* **DATA SHOWN**:

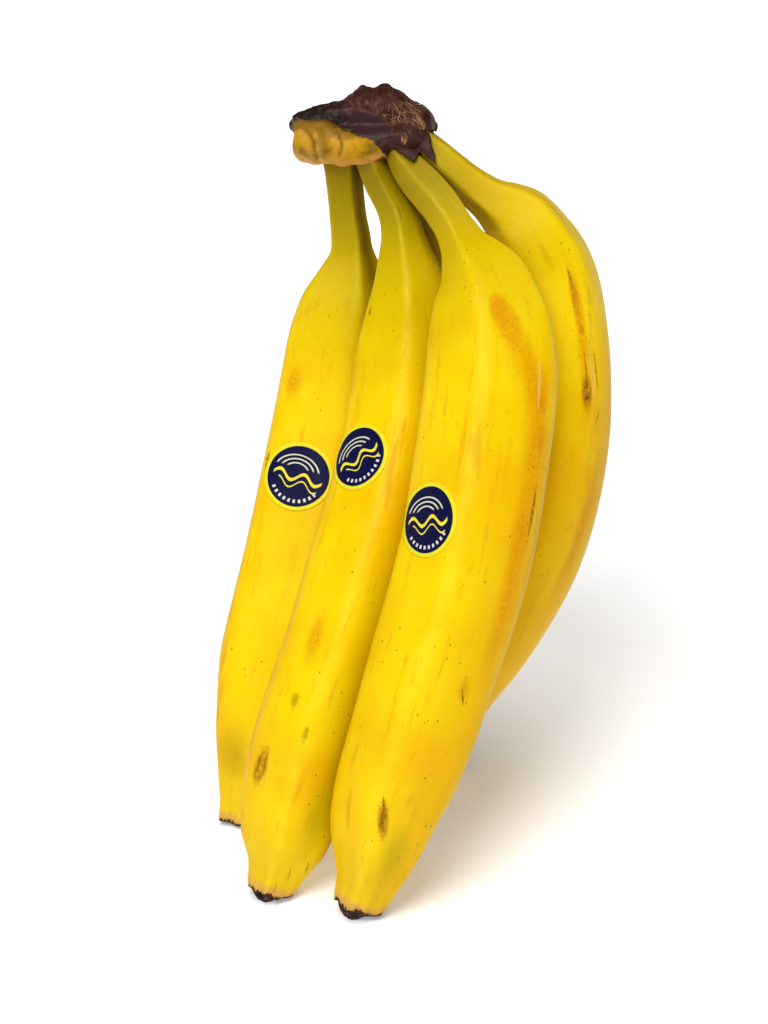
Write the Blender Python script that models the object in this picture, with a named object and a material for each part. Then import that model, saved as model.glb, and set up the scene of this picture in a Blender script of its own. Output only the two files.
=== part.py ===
# A hand of five bananas that stands on its tips, still joined at the crown.
# The hand is drawn in a leaning frame, in millimetres: across to the right, up along the lean, and back.
# It is then tilted back and stood on the floor, in metres, with +Z up and the origin under its middle.
import math

import bmesh
import bpy
import numpy as np

MM = 0.001
LEAN = math.radians(25)  # how far the hand leans back from upright
MIDDLE = (-8.75, -15.34, 108.0)  # where the leaning frame's zero stands above the floor
GAP = 0.35  # clear space between two pieces that touch on the real hand

# Each finger: the points its middle line runs through, from the crown to the tip, then pairs of a
# share along it and the radius there, and the directions of its five flat sides in degrees, 0 facing
# the front and 90 facing right.
FINGERS = {
    1: {
        "path": [(-13.5, 110.5, 24), (-12, 99.5, 27), (-11, 88.5, 30), (-10, 80.5, 33), (-11, 67, 38),
                 (-14, 40, 44), (-19.5, 9.5, 44), (-26.5, -20.5, 41), (-33, -44.5, 40),
                 (-38.5, -67.5, 43), (-42, -81, 48), (-44, -91, 52)],
        "radius": [(0, 6.4), (0.08, 5.7), (0.15, 6.3), (0.19, 9.8), (0.23, 13.8), (0.29, 16.6),
                   (0.4, 17.8), (0.55, 18.2), (0.75, 17.2), (0.86, 13.6), (0.93, 9.6), (0.97, 7.4),
                   (1, 6.2)],
        "sides": (-5, 70, 142, 210, -90),
    },
    2: {
        "path": [(-4.5, 110, 20), (0, 97.5, 21), (4.5, 87.5, 20), (6.5, 77.5, 19), (8.5, 62.5, 18),
                 (8.5, 39, 17), (4, 9.5, 13), (-4, -17, 9), (-12.5, -43.5, 8), (-21, -66.5, 9),
                 (-26, -84.5, 11), (-29.5, -99, 12), (-32.5, -109, 13)],
        "radius": [(0, 6.4), (0.08, 5.7), (0.13, 6.6), (0.18, 9.6), (0.23, 13.4), (0.32, 17.4),
                   (0.45, 18.5), (0.65, 18.2), (0.8, 17.3), (0.89, 15.7), (0.94, 13.3), (0.975, 9.6),
                   (1, 7.2)],
        "sides": (-45, 29, 99, 173, 243),
    },
    3: {
        "path": [(2.5, 109, 20), (8, 101, 16.5), (14, 93.5, 13), (19.5, 85.5, 9), (24, 76.5, 4),
                 (28.5, 67, -1), (31, 54, -5), (31.5, 39.5, -9), (29.5, 20.5, -11), (26, -2.5, -12),
                 (20.5, -25, -11), (13, -48.5, -9), (6, -70, -6), (0, -87.5, -3), (-3, -101, 0),
                 (-6.5, -112, 3)],
        "radius": [(0, 6.4), (0.07, 6.2), (0.13, 6.0), (0.165, 6.8), (0.2, 10.2), (0.24, 14.4),
                   (0.3, 17.8), (0.38, 19.2), (0.6, 19.4), (0.75, 19.1), (0.83, 18.0), (0.9, 15.4),
                   (0.96, 10.9), (1, 7.4)],
        "sides": (-48, 24, 97, 168, 238),
    },
    4: {
        "path": [(9, 109, 20), (16.5, 103.5, 18), (24, 97.5, 17), (32, 91.6, 17), (39, 86.3, 17.5),
                 (43.5, 79.5, 18), (47, 73, 20), (50, 55.5, 22), (50.5, 33, 23), (48.5, 12.5, 24),
                 (44, -5.5, 26), (37, -22, 28), (29.5, -36, 30), (22, -49, 32), (17, -64, 36),
                 (14.5, -77.5, 41)],
        "radius": [(0, 6.4), (0.08, 5.9), (0.125, 6.8), (0.15, 8.8), (0.18, 11.8), (0.21, 13.4),
                   (0.26, 15.2), (0.32, 16.6), (0.4, 17.5), (0.5, 18.0), (0.65, 18.0), (0.8, 16.0),
                   (0.9, 12.5), (0.96, 9.0), (1, 7.0)],
        "sides": (5, 77, 147, 221, -67),
    },
    5: {
        "path": [(4, 111.5, 32), (7, 104, 33), (11, 92.5, 37), (14, 79, 43), (17, 61.5, 50),
                 (19, 34, 54), (18.5, 3.5, 57), (17.5, -27, 63), (18.5, -56, 73), (19.5, -76.5, 84)],
        "radius": [(0, 6.2), (0.14, 6.2), (0.2, 8.0), (0.27, 12.4), (0.36, 16.2), (0.5, 17.6),
                   (0.7, 17.2), (0.83, 14.7), (0.92, 10.7), (1, 7.0)],
        "sides": (30, 102, 174, 246, -42),
    },
}
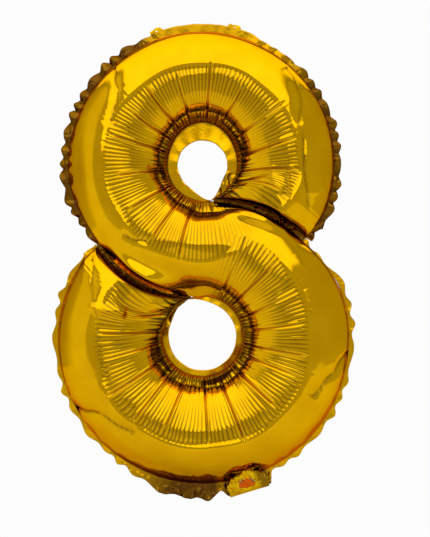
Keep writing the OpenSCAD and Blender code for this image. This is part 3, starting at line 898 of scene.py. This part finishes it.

* **WORK INSTRUCTIONS**:
Give back exactly the material above from its opening line to the line bearing "the real hand".

* **ANSWER TO THE EXERCISE**:
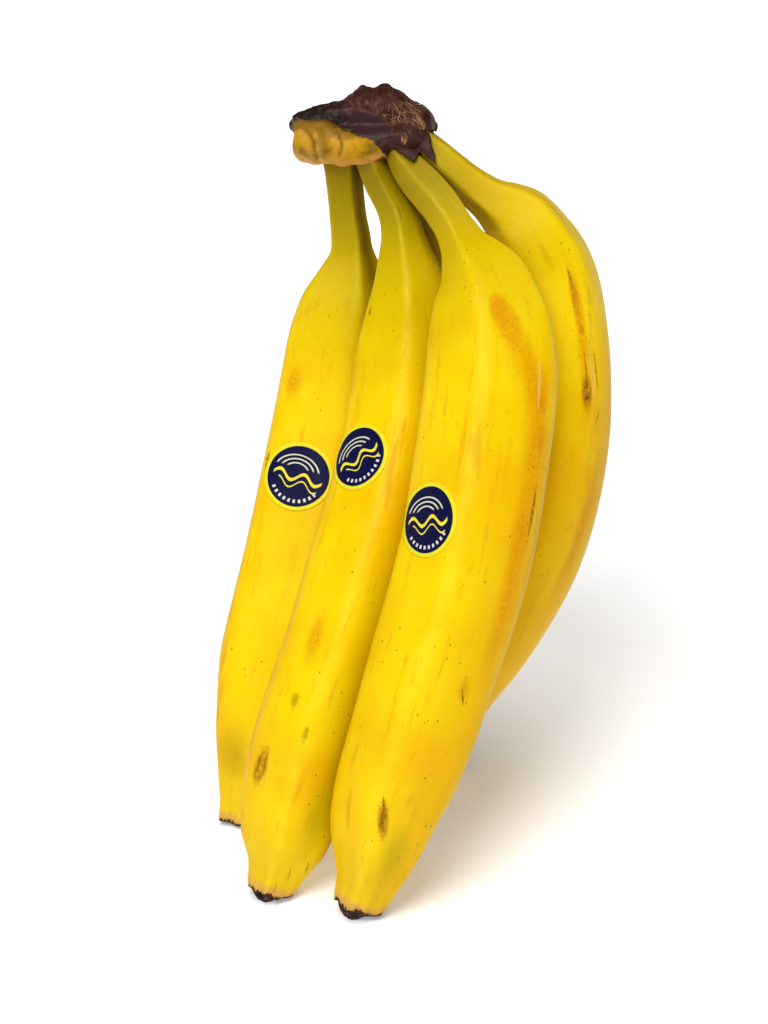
Write the Blender Python script that models the object in this picture, with a named object and a material for each part. Then import that model, saved as model.glb, and set up the scene of this picture in a Blender script of its own. Output only the two files.
=== part.py ===
# A hand of five bananas that stands on its tips, still joined at the crown.
# The hand is drawn in a leaning frame, in millimetres: across to the right, up along the lean, and back.
# It is then tilted back and stood on the floor, in metres, with +Z up and the origin under its middle.
import math

import bmesh
import bpy
import numpy as np

MM = 0.001
LEAN = math.radians(25)  # how far the hand leans back from upright
MIDDLE = (-8.75, -15.34, 108.0)  # where the leaning frame's zero stands above the floor
GAP = 0.35  # clear space between two pieces that touch on the real hand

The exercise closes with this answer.